Is it sufficient to have one connection or are multiple paths between locations required? This later concept of connectivity redundancy has been of increasing interest to quantify in landscapes because theory predicts that it can affect movement rates, and in turn increase foraging and reduce extinctions. Furthermore, recent studies suggest that connectivity measures that incorporate redundancy (circuit theory) can explain gene flow better than connectivity measures that don’t incorporate redundancy (least-cost path). However, experiments that test the role of redundancy on movement are very rare.
Fletcher et al. tested the role of path redundancies on movement of habitat specialist cactus bugs (Chelinidea vittiger) using mark-recapture in experimental arenas of cactus habitat patches (Opuntia humifusa) with various stepping stone configurations of path redundancies. Because the matrix can mediate the role of habitat linkages, they tested connectivity redundancy across a gradient of matrix resistance.

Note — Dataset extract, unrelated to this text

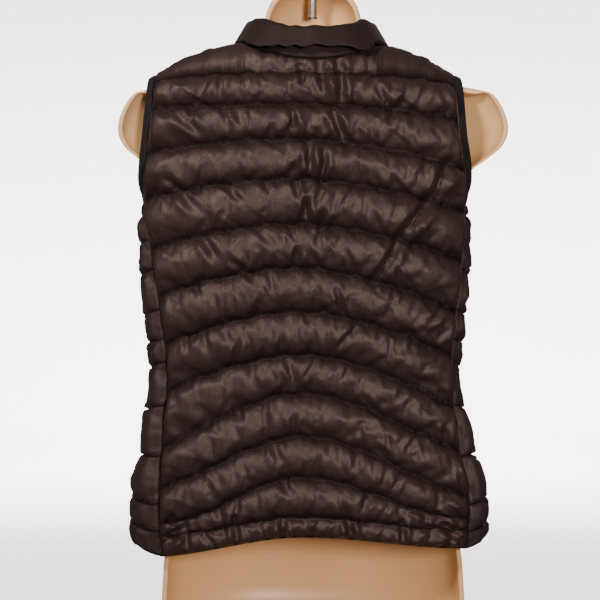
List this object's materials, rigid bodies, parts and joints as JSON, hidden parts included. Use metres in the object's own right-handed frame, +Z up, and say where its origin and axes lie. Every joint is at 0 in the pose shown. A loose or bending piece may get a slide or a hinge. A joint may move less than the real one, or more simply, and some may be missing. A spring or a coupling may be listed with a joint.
{
  "type": "women's puffer vest on a hanging torso form with a wire hook",
  "caption": "Closed puffer vest with arched quilting and a turned-down collar, worn by a hollow-backed torso form that hangs from a wire hook.",
  "frame": {"origin": "the point where the wire hook bears on the rod or rail it hangs from", "axes": "+Z up along the object's length; the wearer faces +Y, so the pictured back faces -Y; +X is the wearer's right"},
  "size_m": [0.476, 0.1766, 0.8965],
  "materials": {
    "cloth": "smooth woven nylon with a soft sheen",
    "trim": "matt knitted elastic and woven tape",
    "zip": "satin",
    "form": "semi-gloss moulded",
    "steel": "satin"
  },
  "bodies": {
    "vest": {"back_panel": "cloth", "side_panel_left": "cloth", "side_panel_right": "cloth", "front_panel_left": "cloth", "front_panel_right": "cloth", "collar": "cloth", "armhole_binding_left": "trim", "armhole_binding_right": "trim", "zip_tape_left": "trim", "zip_tape_right": "trim", "zip_chain": "zip", "zip_slider": "steel", "torso_form": "form", "hook_stud": "steel", "hook_wire": "steel"},
    "zip_pull": {"zip_pull": "steel"}
  },
  "joints": [
    {"name": "pull_swing", "type": "hinge", "parent": "vest", "child": "zip_pull", "pos_m": [-0.002, 0.06692, -0.17118], "axis": [1, 0, 0], "range_deg": [0, 160]}
  ]
}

Experimental arenas (n = 10) had a center release patch for cactus bugs and four surrounding target patches 2.5m away. Target patches had four connection treatments between them and the release patch: 1) no patches (i.e., unconnected), 2) a single path configuration with two patches, 3) a parallel path configuration with four patches, and 4) a funnel path configuration with three perpendicular patches nearest the release patch and a single patch nearest to the target patch. The last two configurations differ in circuit theory resistance but not least-cost path distance (ignoring matrix resistance). Spacing of patches was chosen based on perceptual range (> 1m but < 2m) and movement abilities (1.5-2.5 m per week) of cactus bugs from previous experiments. Matrix resistance was quantified by measuring vegetation height and density.
They found that redundancy greatly increased colonization rates – the parallel treatment resulted in approximately two times greater colonization probability than the single path or unconnected treatments. The funnel path treatment resulted in approximately two times greater colonization than the parallel path treatment, likely through increased perception of habitat amount. The best model for colonization probability was one of the matrix resistance and redundancy treatment interaction, indicating that the matrix is important in mediating the role of redundancy on colonization rates.
These findings emphasize the importance of incorporating connectivity redundancy for estimating functional connectivity. Moreover, they show how the structure of the matrix can interact with connectivity configuration. This has important implications for the ways we measure connectivity in landscapes, design corridors, and think about processes that mediate movement patterns.